P.S. Can you name the constellation caught in this image above?
The image above I believe is my favorite of my astrophotography attempts. I wish I could say I did my homework and knew exactly where the north star was and positioned it oh so perfectly between the gate posts. Steve and I could not say for certain (Do you know how many stars there are up there!?). All I did was try my best to center the gates in the middle of the frame as best we could in this dark night. I wish I could say I knew exactly how long (how many exposures) I wanted/needed to get the rotating perspective seen here. All I did was decide that I would try and fill an entire eight gig memory card. This equated to about 350 13-second exposures for a total “exposure time” of about 75 minutes. I did not even know how I was going to stack these together in the computer. I knew there were a few specialty software as well as a manual option in PS. I tried three different freeware apps and discovered the last one I tried, “Startrails” gave me the best results. Anyway, this image will always remind me of sitting in the road with the camera doing its work, enjoying a couple of good beers with Steve and listening to wildlife: coyotes howling on three sides of us in the distance, Henslows Sparrows singing like it was the middle of the day and a presumable deer that walked just off the road past us less than 10 feet away. I have no idea if the deer could see us or knew that we were there.
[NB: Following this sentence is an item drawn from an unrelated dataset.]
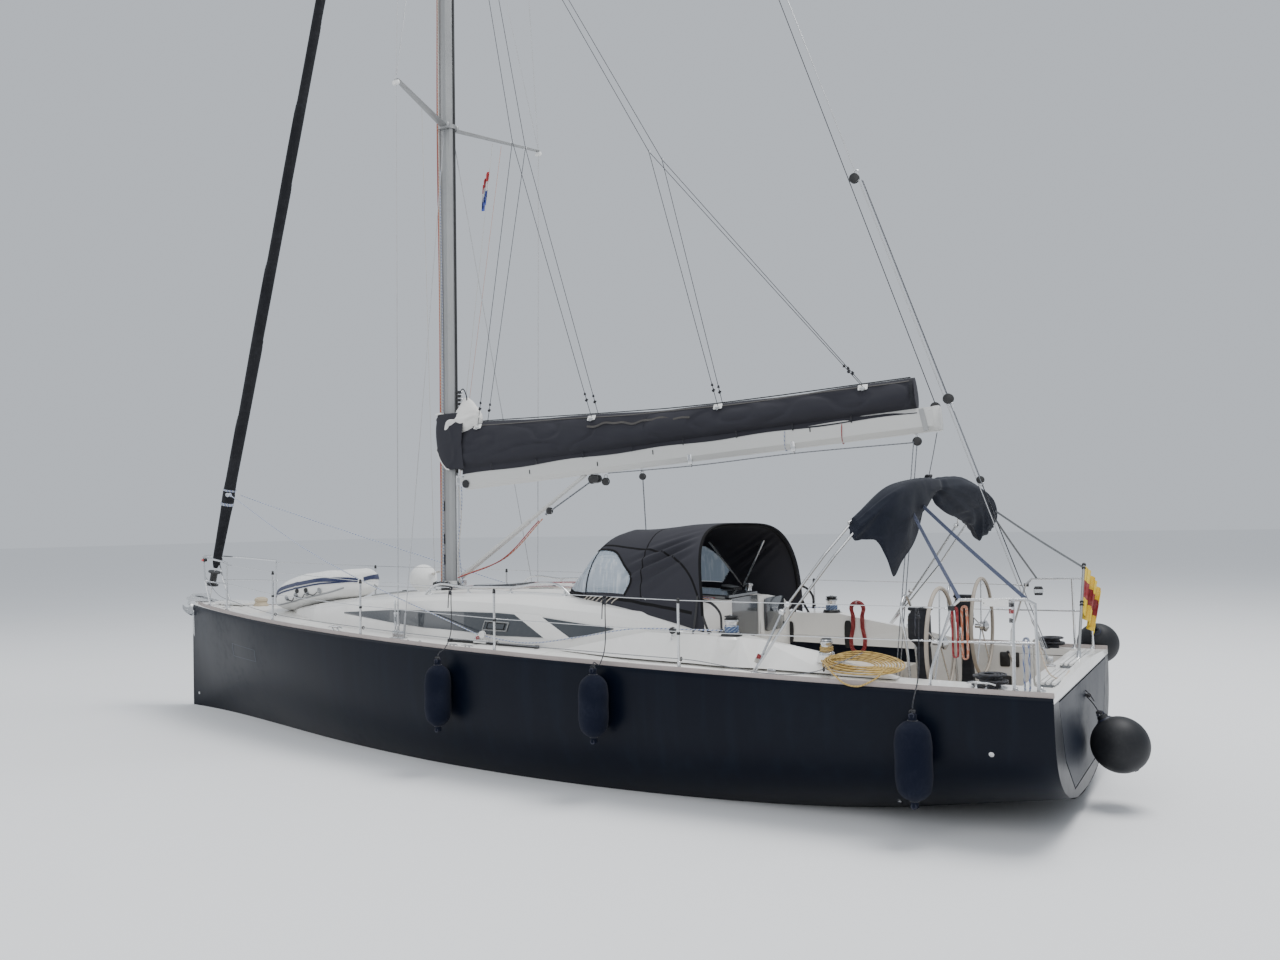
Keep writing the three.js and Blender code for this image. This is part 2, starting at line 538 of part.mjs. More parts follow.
function buildBoom() {
  const { length, height, width } = BOOM;
  const [h, w] = [height / 2, width / 2];
  const section = (x, k = 1) => [
    [x, -w * 0.6 * k, -h * k], [x, w * 0.6 * k, -h * k], [x, w * k, -h * 0.55 * k], [x, w * k, h * 0.7 * k],
    [x, w * 0.7 * k, h * k], [x, -w * 0.7 * k, h * k], [x, -w * k, h * 0.7 * k], [x, -w * k, -h * 0.55 * k],
  ];
  const spar = loft([section(-80), section(-length + 30), section(-length, 0.86)]);
  const tongue = box([-100, -18, -26], [16, 18, 26]);
  piece("boom", boomPlace(spar.add(tongue)), "boomPaint");
  const z = GOOSENECK.z;
  const lugs = join([
    box([960, -24, z + 34], [1060, 24, z + 52]), box([960, -24, z - 52], [1060, 24, z - 34]),
    box([1042, -24, z - 60], [1062, 24, z + 60]),
  ]);
  const vangEye = box([950, -24, VANG.foot - 110], [1062, 24, VANG.foot - 50]);
  const strap = box([1040, -20, VANG.foot - 110], [1062, 20, z + 60]);
  const brackets = join([lugs, strap, vangEye]);
  piece("gooseneck", brackets.subtract(loft([mastSection(1500, GAP), mastSection(4000, GAP)])), "steel");
  const drop = VANG.foot - z;
  const reach = -VANG.reach;
  const rise = (BOOM.rise * Math.PI) / 180;
  const eye = [reach * Math.cos(rise), 0, -reach * Math.sin(rise) - h - 4];
  const along = (t) => [eye[0] * t, 0, lerp(drop, eye[2], t)];
  const strut = bar(along(0), along(0.55), VANG.radius, 10).add(bar(along(0.5), eye, VANG.radius * 0.72, 10));
  const trimmed = boomPlace(strut, 0).subtract(boomPlace(loft([section(-60, 1.005), section(-length, 1.005)])));
  piece("vang", largest(trimmed), "alloy");
  const bagRows = [
    [-64, 420, 0.8], [-300, 520, 1], [-1200, 500, 1.05], [-2800, 450, 0.95], [-4600, 360, 0.8], [-5500, 290, 0.6],
  ];
  const bag = loft(bagRows.map(([x, high, k]) => {
    const base = h + GAP;
    const half = [[62, 0], [120, 0.12], [165, 0.38], [150, 0.66], [95, 0.88], [28, 1]];
    const left = half.map(([y, f]) => [x, y * (f > 0 ? k : 1), base + high * f]);
    return [...left, ...left.map(([a, b, c]) => [a, -b, c]).reverse()];
  }));
  piece("sail_bag", boomPlace(bag), "black");
}

// Bow rail, stern rails, stanchions and their wires.
function buildRails() {
  const { radius, high, wire } = RAIL;
  const foot = (x, inset) => {
    const y = halfBreadth(x) - inset;
    return [x, y, deckZ(x, y) + 9];
  };
  const bow = [foot(4760, 84), foot(5420, 84)];
  const rail = [
    [...bow[0].slice(0, 2), 2060], [5250, halfBreadth(5250) - 40, 2105], [5640, 120, 2138], [5730, 40, 2140],
  ];
  const side = join([
    bars([bow[0], rail[0], rail[1], rail[2], rail[3], [5730, -40, 2140]], radius),
    bars([bow[1], [5560, 150, 1790], rail[2]], radius),
    bars([[bow[0][0], bow[0][1], 1775], [5250, halfBreadth(5250) - 40, 1785], [5560, 150, 1790]], 9),
  ]);
  piece("pulpit", side.add(mirrorY(side)).subtract(standing), "steel");
  const stern = [foot(-5072, 95), foot(-5706, 105), foot(-5880, 118)];
  const sternTop = [
    [-5085, 1598, 1300], [-5250, 1562, 1800], [-5310, 1555, 1855], [-5800, 1515, 1865], [-5862, 1500, 1830],
  ];
  const push = join([
    bars([stern[0], ...sternTop, stern[2]], radius),
    bars([stern[1], [-5706, 1523, 1863]], radius),
    bars([[-5160, 1582, 1528], [-5868, 1518, 1536]], 9),
  ]);
  pair("pushpit", push, "steel");
  const posts = STANCHIONS.map((x) => foot(x, 84)).map(([x, y, z]) => bar([x, y, z], [x, y, z + high], 12, 8, 0));
  const fence = join([...posts, ...Object.values(WIRES).map((row) => bars(wirePoints(row), wire, 5))]);
  pair("guardrail", fence, "steel");
}

// The corners of one port lifeline, from the pulpit past the stanchions to the pushpit.
function wirePoints({ rise, fore, aft, end }) {
  const middle = STANCHIONS.map((x) => {
    const y = halfBreadth(x) - 84;
    return [x, y, deckZ(x, y) + 9 + rise];
  });
  return [[4738, halfBreadth(4760) - 80, fore], ...middle, [end, 1562, aft]];
}

// The point of a port lifeline at x.
function onWire(row, x) {
  const points = wirePoints(row);
  return [x, fromLine(points.map((p) => [p[0], p[1]]), x), fromLine(points.map((p) => [p[0], p[2]]), x)];
}

// Pedestal sections. Columns: height over the sole, aft and fore face from the wheel's plane, half width.
const PEDESTAL_ROWS = [
  [0, 78, 240, 85], [300, 92, 205, 56], [780, 92, 200, 52], [860, 84, 262, 84], [1050, 88, 268, 88], [1110, 110, 225, 60],
];

// Twin wheels on their pedestals.
function buildSteering() {
  const { x, y, z, radius, tube, hub } = WHEEL;
  for (const [side, word] of [[1, "port"], [-1, "starboard"]]) {
    const column = loft(PEDESTAL_ROWS.map(([up, aft, fore, half]) => {
      const corners = [[aft, -half], [aft, half], [fore, half], [fore, -half]];
      return corners.map(([px, py]) => [x + px, side * y + py, COCKPIT.soleZ + GAP + up]);
    }));
    piece(`${word}_pedestal`, column, "black");
    const rim = new THREE.TorusGeometry(radius, tube, 6, 40);
    rim.rotateY(Math.PI / 2);
    const spokes = Array.from({ length: 5 }, (_, i) => {
      const a = (i / 5) * Math.PI * 2 + Math.PI / 2;
      return bar([10, 0, 0], [0, radius * Math.cos(a), radius * Math.sin(a)], 7, 6, 0);
    });
    const profile = [[0, -18], [hub, -18], [hub, 20], [22, 30], [22, 69], [0, 69]];
    const boss = lathe(profile, [0, 0, 0], 12, (g) => g.rotateY(Math.PI / 2));
    piece(`${word}_wheel`, join([solid(rim), ...spokes, boss]).translate([x, side * y, z]), "steel");
  }
}

// Sprayhood: a hood of arched sections from the roof's front row to the coaming's aft end.
// Columns: x, half width, base height, crown height, lean of the crown aft of the base.
const HOOD = [
  [-1040, 700, 1750, 1790, 0], [-1120, 800, 1738, 1985, 170], [-1250, 905, 1700, 2200, 240],
  [-1450, 1010, 1680, 2420, 225], [-1950, 1110, 1662, 2468, 60], [-2450, 1165, 1575, 2486, -30],
  [-2900, 1228, 1478, 2480, -150],
];

function hoodRing([x, half, low, high, lean], inset) {
  const steps = [0, 0.1, 0.2, 0.32, 0.42, 0.5, 0.58, 0.68, 0.8, 0.9, 1];
  return steps.map((t) => {
    const c = Math.cos(Math.PI * t);
    const y = Math.sign(c) * Math.pow(Math.abs(c), 0.52) * (half - inset);
    const up = Math.pow(Math.sin(Math.PI * t), 0.55);
    return [x - lean * up ** 2.2, y, lerp(low, high - inset, up)];
  });
}

function buildHood() {
  const shell = loft(HOOD.map((row) => [...hoodRing(row, 0), ...hoodRing(row, 16).reverse()]));
  piece("sprayhood", largest(shell.subtract(standing.translate([0, 0, 4]))), "black");
}

// Bimini folded on its bows: two arches side by side and the canvas gathered round their crowns.
// Columns: x, y, z of the fore bow's corners, then how far aft of it the canvas lies.
const BOW_POINTS = [
  [-3545, 1545, 0, 0], [-3790, 1500, 1715, 0], [-4160, 1415, 2210, 0], [-4385, 1330, 2490, 30], [-4520, 1000, 2690, 60],
  [-4600, 500, 2780, 60], [-4660, 0, 2800, 90], [-4720, -500, 2785, 120], [-4730, -1000, 2690, 180],
  [-4620, -1350, 2450, 200], [-4290, -1450, 2000, 0], [-3700, -1545, 0, 0],
];

function buildBimini() {
  const foot = ([x, y, z]) => [x, y, z || deckZ(x, y) + 16];
  const last = BOW_POINTS.length - 1;
  const bow = (shift) => BOW_POINTS.map(foot).map(([x, y, z], i) => [i % last ? x - shift : x, y, z]);
  const tubes = (grow) => join([0, 95].map((shift) => bars(bow(shift), 12 + grow, 6)));
  piece("bimini_frame", tubes(0).subtract(standing), "steel");
  const crown = BOW_POINTS.slice(3, -2);
  const rings = crown.map(([x, y, z, back], i) => {
    const [width, tall] = i === 0 || i === crown.length - 1 ? [80, 55] : [125, 85];
    const lean = Math.atan2(y, 1500);
    return Array.from({ length: 10 }, (_, k) => {
      const a = (k / 10) * Math.PI * 2;
      const [u, v] = [Math.cos(a) * width, Math.sin(a) * tall];
      return [x - 48 - back * 0.5 + u, y + v * Math.sin(lean), z + v * Math.cos(lean)];
    });
  });
  piece("bimini_canvas", largest(loft(rings).subtract(tubes(0.8))), "black");
}

// One winch on each coaming.
function buildWinches() {
  const profile = [[0, 0], [82, 0], [78, 28], [56, 40], [50, 95], [64, 130], [64, 150], [0, 158]];
  const drum = lathe(profile, [WINCH.x, WINCH.y, COAMING.top + GAP], 14);
  piece("port_winch", drum, "steel");
  piece("starboard_winch", mirrorY(drum), "steel");
}

// Fenders on their lanyards: long ones that hang at the topsides, and round ones.
// Columns: name, x, top, bottom, radius.
const FENDERS = [
  ["fore_fender", -155, 1160, 440, 130], ["middle_fender", -2100, 1190, 520, 135], ["aft_fender", -5000, 1000, 280, 140],
];

function buildFenders() {
  for (const [name, x, top, bottom, radius] of FENDERS) {
    const y = halfBreadth(x) + radius + 6;
    const profile = [
      [0, bottom], [radius * 0.45, bottom + 12], [radius * 0.88, bottom + 80], [radius, bottom + 160],
      [radius, top - 180], [radius * 0.85, top - 90], [radius * 0.35, top - 20], [26, top], [0, top],
    ];
    const [, wireY, wireZ] = onWire(WIRES.upper, x);
    const lanyard = bar([x, y, top - 10], [x, wireY, wireZ - 10], 5, 5, 0);
    piece(name, lathe(profile, [x, y, 0], 16).add(lanyard), "fender");
  }
  const pear = (radius) => {
    const arc = Array.from({ length: 8 }, (_, i) => {
      const a = -Math.PI / 2 + (i / 7) * Math.PI * 0.83;
      return [radius * Math.cos(a), radius * Math.sin(a)];
    });
    return [[0, -radius], ...arc.slice(1), [radius * 0.16, radius * 1.32], [0, radius * 1.36]];
  };
  const hung = (radius, at, to) => {
    const neck = [at[0], at[1], at[2] + radius * 1.3];
    return lathe(pear(radius), at, 18).add(bar(neck, to, 5, 5, 0));
  };
  const stern = [AFT - 265, 20, 530];
  piece("stern_fender", hung(240, stern, [AFT - 8, 20, 960]), "fender");
  const quarter = [-5885, -halfBreadth(-5885) - 215, 1180];
  piece("quarter_fender", hung(205, quarter, [-5880, -1552, 1500]), "fender");
  const [ballX, wireY, wireZ] = onWire(WIRES.upper, 2740);
  piece("white_fender", hung(188, [ballX, -wireY - 205, 1790], [ballX, -wireY, wireZ - 10]), "cream");
}

// The small inflatable stowed bottom up on the foredeck.
function buildDinghy() {
  const rows = [
    [2500, 430, 190, 1560], [2750, 560, 260, 1660], [3300, 600, 280, 1680], [3800, 500, 260, 1650],
    [4100, 300, 170, 1570],
  ];
  const rings = rows.map(([x, half, deep, z]) => Array.from({ length: 14 }, (_, i) => {
    const a = (i / 14) * Math.PI * 2;
    const bulge = Math.abs(Math.cos(a)) ** 0.7 * Math.sign(Math.cos(a));
    return [x, half * bulge, z + deep * Math.sin(a)];
  }));
  piece("dinghy", largest(loft(rings).subtract(standing.translate([0, 0, 8]))), "white");
}

// What the fittings stand on, a hair larger than the pieces themselves.
const deckBody = deckSlab(GAP, 900);
const roofBody = loft(ROOF_SECTIONS.map((row) => roofRing(row, 0.6)));
const standing = deckBody.add(roofBody);

const hullBody = buildHull();
buildDeck();
buildToeRails();
buildCoachroof();
buildWindows();
buildHatches();
buildCockpit();
buildUnderbody(hullBody);
buildRig(roofBody);
buildBoom();
buildRails();
buildSteering();
buildHood();
buildBimini();
buildWinches();
buildFenders();
buildDinghy();

export default root;
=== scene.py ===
"""A twelve metre sailing yacht at rest afloat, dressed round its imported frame.

Metres. +X runs to the bow, +Y to port and +Z up. The origin lies on the waterline amidships.
"""
import logging
import math
from collections.abc import Callable
from dataclasses import dataclass
from enum import Enum

import bmesh
import bpy
import numpy as np
from mathutils import Matrix, Vector
from numpy.typing import NDArray


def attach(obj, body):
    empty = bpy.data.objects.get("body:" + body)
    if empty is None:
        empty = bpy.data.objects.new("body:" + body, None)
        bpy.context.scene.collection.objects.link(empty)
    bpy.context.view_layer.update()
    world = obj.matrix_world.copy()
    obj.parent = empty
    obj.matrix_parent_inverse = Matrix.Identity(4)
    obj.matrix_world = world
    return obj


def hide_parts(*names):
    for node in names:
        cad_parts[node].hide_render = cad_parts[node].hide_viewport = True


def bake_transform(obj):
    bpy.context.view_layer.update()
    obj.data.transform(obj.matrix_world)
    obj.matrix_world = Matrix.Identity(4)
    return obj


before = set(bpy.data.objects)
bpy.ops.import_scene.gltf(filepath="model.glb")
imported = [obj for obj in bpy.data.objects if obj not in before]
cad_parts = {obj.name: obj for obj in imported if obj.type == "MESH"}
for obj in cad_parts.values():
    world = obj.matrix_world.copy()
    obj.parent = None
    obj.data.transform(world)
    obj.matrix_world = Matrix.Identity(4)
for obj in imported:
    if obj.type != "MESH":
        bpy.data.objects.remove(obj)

LOG = logging.getLogger("yacht")
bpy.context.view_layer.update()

Points = NDArray[np.float64]
Color = tuple[float, float, float]
Triple = tuple[float, float, float]
Pair = tuple[float, float]

POLE_RADIUS = 0.0125
COAMING_TOP = 1.47
SOLE_TOP = 0.603
MAST_TOP = 19.3
WIRE_INSET = 0.08
WIRE_RISE = 0.62
FORESTAY_WAY = (-0.271, 0, 0.963)


def smooth_table(table: tuple[Pair, ...], x: Points) -> Points:
    """Reads a table of (x, value) pairs with falling x, by cubic pieces with the slopes of their neighbours.

    Args:
        table: the pairs.
        x: where to read.

    Returns:
        The values at x.
    """
    rows = np.asarray(table, float)[::-1]
    xs, vs = rows[:, 0], rows[:, 1]
    x = np.clip(np.asarray(x, float), xs[0], xs[-1])
    i = np.clip(np.searchsorted(xs, x, side="right") - 1, 0, len(xs) - 2)
    before, after = np.maximum(i - 1, 0), np.minimum(i + 2, len(xs) - 1)
    span = xs[i + 1] - xs[i]
    t = (x - xs[i]) / span
    start = (vs[i + 1] - vs[before]) / (xs[i + 1] - xs[before]) * span
    end = (vs[after] - vs[i]) / (xs[after] - xs[i]) * span
    return ((2 * t**3 - 3 * t**2 + 1) * vs[i] + (t**3 - 2 * t**2 + t) * start
            + (3 * t**2 - 2 * t**3) * vs[i + 1] + (t**3 - t**2) * end)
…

I say with all sincerity that I would trade the benefits of living in a large metropolitan area just to have the privilege of viewing night skies like this on a regular basis. How did we agree to give this up? I guess this issue ranks up there with the question of my foreskin. Nobody ever asked me and I’ll likely never have the opportunity to get it back. ;=)
Anyway, this was one hell of an experience and I can’t wait to give it another try.